** Problem statement **
Each line below should be reproduced without any alteration.
>> begin
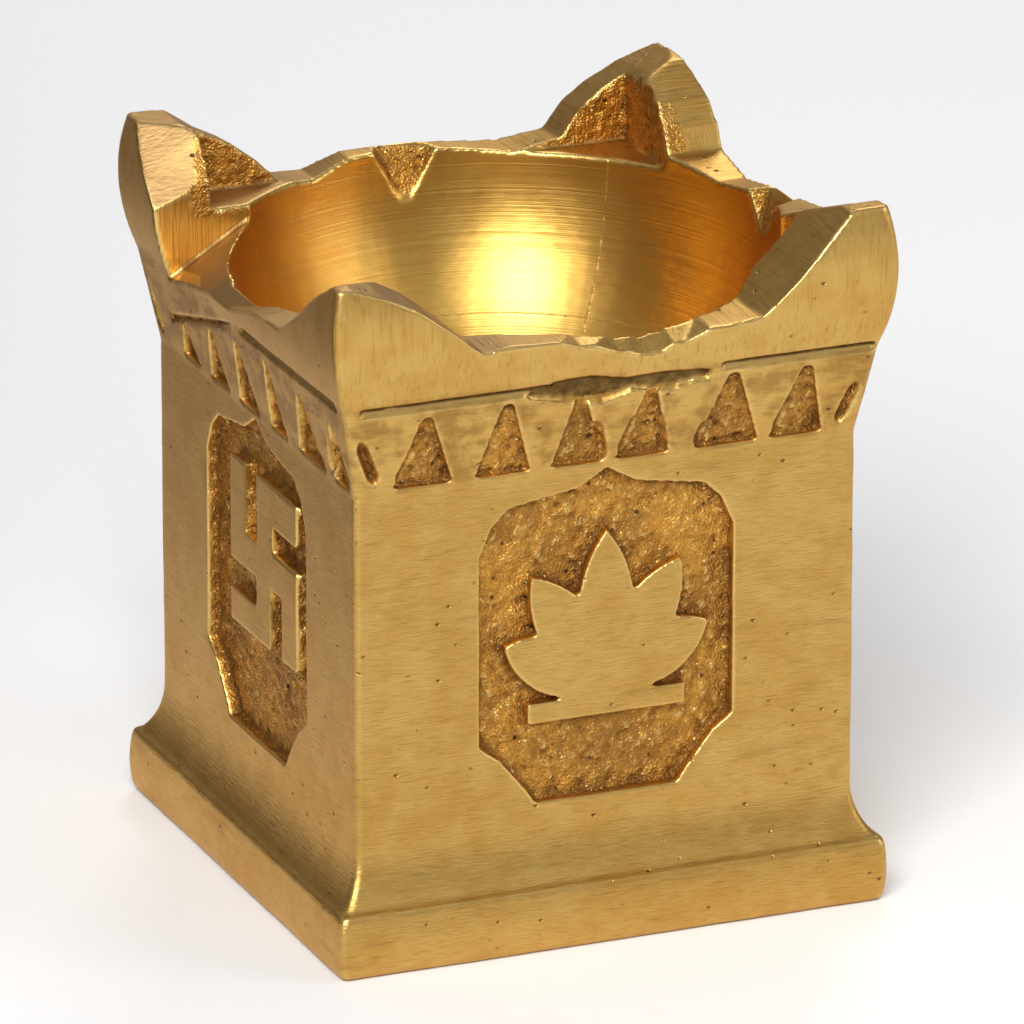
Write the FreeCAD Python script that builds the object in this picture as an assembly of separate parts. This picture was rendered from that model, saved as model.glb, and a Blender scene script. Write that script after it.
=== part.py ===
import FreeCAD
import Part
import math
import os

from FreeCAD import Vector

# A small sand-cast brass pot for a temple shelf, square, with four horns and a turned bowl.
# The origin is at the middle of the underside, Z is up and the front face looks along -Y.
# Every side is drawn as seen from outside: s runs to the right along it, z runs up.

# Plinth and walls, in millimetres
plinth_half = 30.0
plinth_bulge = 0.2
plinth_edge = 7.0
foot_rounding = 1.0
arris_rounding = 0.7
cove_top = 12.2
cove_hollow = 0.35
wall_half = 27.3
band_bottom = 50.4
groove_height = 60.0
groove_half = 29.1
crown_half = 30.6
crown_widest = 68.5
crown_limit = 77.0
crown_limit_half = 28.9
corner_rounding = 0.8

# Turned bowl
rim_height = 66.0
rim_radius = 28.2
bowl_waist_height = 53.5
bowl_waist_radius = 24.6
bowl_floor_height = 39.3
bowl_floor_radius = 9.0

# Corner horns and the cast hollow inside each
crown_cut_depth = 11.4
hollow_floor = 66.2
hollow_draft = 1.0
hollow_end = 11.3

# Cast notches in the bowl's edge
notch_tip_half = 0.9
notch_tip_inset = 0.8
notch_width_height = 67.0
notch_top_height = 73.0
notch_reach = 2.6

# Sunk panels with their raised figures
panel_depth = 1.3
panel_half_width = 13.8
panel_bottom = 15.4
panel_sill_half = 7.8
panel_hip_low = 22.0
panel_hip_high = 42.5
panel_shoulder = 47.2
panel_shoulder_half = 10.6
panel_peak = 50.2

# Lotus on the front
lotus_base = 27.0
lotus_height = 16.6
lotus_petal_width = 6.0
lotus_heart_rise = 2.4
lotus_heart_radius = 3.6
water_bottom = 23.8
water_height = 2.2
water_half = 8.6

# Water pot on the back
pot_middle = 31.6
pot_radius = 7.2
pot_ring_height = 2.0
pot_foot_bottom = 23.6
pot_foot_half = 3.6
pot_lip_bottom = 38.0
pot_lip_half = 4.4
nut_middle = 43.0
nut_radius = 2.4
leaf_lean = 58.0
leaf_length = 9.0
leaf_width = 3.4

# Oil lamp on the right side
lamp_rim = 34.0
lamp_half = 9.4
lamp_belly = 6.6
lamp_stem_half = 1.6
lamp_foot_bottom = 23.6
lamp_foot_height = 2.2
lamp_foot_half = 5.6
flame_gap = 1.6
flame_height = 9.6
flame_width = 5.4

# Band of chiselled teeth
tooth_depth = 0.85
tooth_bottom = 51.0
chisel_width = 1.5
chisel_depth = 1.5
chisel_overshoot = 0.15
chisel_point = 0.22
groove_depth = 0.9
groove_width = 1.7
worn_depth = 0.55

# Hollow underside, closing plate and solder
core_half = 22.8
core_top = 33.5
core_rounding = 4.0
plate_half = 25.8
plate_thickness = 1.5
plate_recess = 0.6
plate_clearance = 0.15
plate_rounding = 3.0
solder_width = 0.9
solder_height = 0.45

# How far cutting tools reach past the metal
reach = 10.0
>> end
** Exercise output **
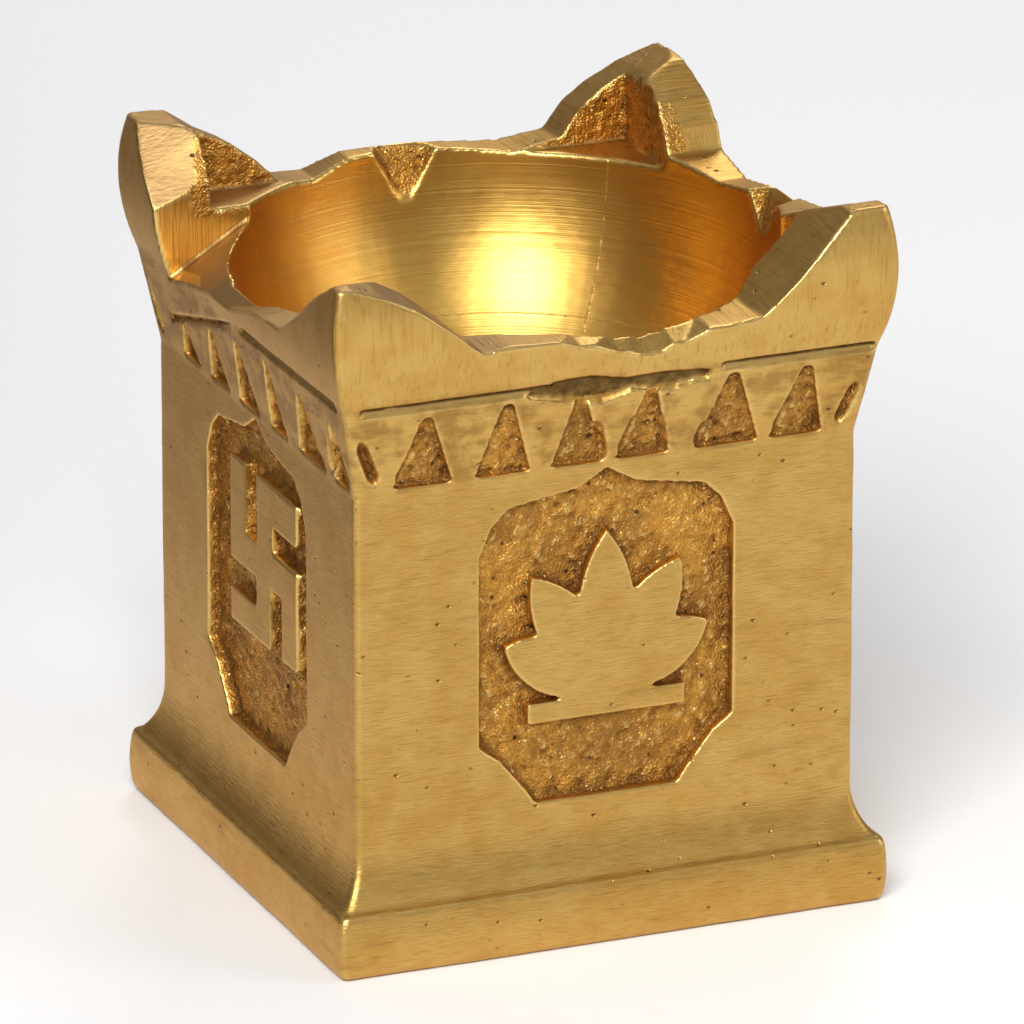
Write the FreeCAD Python script that builds the object in this picture as an assembly of separate parts. This picture was rendered from that model, saved as model.glb, and a Blender scene script. Write that script after it.
=== part.py ===
import FreeCAD
import Part
import math
import os

from FreeCAD import Vector

# A small sand-cast brass pot for a temple shelf, square, with four horns and a turned bowl.
# The origin is at the middle of the underside, Z is up and the front face looks along -Y.
# Every side is drawn as seen from outside: s runs to the right along it, z runs up.

# Plinth and walls, in millimetres
plinth_half = 30.0
plinth_bulge = 0.2
plinth_edge = 7.0
foot_rounding = 1.0
arris_rounding = 0.7
cove_top = 12.2
cove_hollow = 0.35
wall_half = 27.3
band_bottom = 50.4
groove_height = 60.0
groove_half = 29.1
crown_half = 30.6
crown_widest = 68.5
crown_limit = 77.0
crown_limit_half = 28.9
corner_rounding = 0.8

# Turned bowl
rim_height = 66.0
rim_radius = 28.2
bowl_waist_height = 53.5
bowl_waist_radius = 24.6
bowl_floor_height = 39.3
bowl_floor_radius = 9.0

# Corner horns and the cast hollow inside each
crown_cut_depth = 11.4
hollow_floor = 66.2
hollow_draft = 1.0
hollow_end = 11.3

# Cast notches in the bowl's edge
notch_tip_half = 0.9
notch_tip_inset = 0.8
notch_width_height = 67.0
notch_top_height = 73.0
notch_reach = 2.6

# Sunk panels with their raised figures
panel_depth = 1.3
panel_half_width = 13.8
panel_bottom = 15.4
panel_sill_half = 7.8
panel_hip_low = 22.0
panel_hip_high = 42.5
panel_shoulder = 47.2
panel_shoulder_half = 10.6
panel_peak = 50.2

# Lotus on the front
lotus_base = 27.0
lotus_height = 16.6
lotus_petal_width = 6.0
lotus_heart_rise = 2.4
lotus_heart_radius = 3.6
water_bottom = 23.8
water_height = 2.2
water_half = 8.6

# Water pot on the back
pot_middle = 31.6
pot_radius = 7.2
pot_ring_height = 2.0
pot_foot_bottom = 23.6
pot_foot_half = 3.6
pot_lip_bottom = 38.0
pot_lip_half = 4.4
nut_middle = 43.0
nut_radius = 2.4
leaf_lean = 58.0
leaf_length = 9.0
leaf_width = 3.4

# Oil lamp on the right side
lamp_rim = 34.0
lamp_half = 9.4
lamp_belly = 6.6
lamp_stem_half = 1.6
lamp_foot_bottom = 23.6
lamp_foot_height = 2.2
lamp_foot_half = 5.6
flame_gap = 1.6
flame_height = 9.6
flame_width = 5.4

# Band of chiselled teeth
tooth_depth = 0.85
tooth_bottom = 51.0
chisel_width = 1.5
chisel_depth = 1.5
chisel_overshoot = 0.15
chisel_point = 0.22
groove_depth = 0.9
groove_width = 1.7
worn_depth = 0.55

# Hollow underside, closing plate and solder
core_half = 22.8
core_top = 33.5
core_rounding = 4.0
plate_half = 25.8
plate_thickness = 1.5
plate_recess = 0.6
plate_clearance = 0.15
plate_rounding = 3.0
solder_width = 0.9
solder_height = 0.45

# How far cutting tools reach past the metal
reach = 10.0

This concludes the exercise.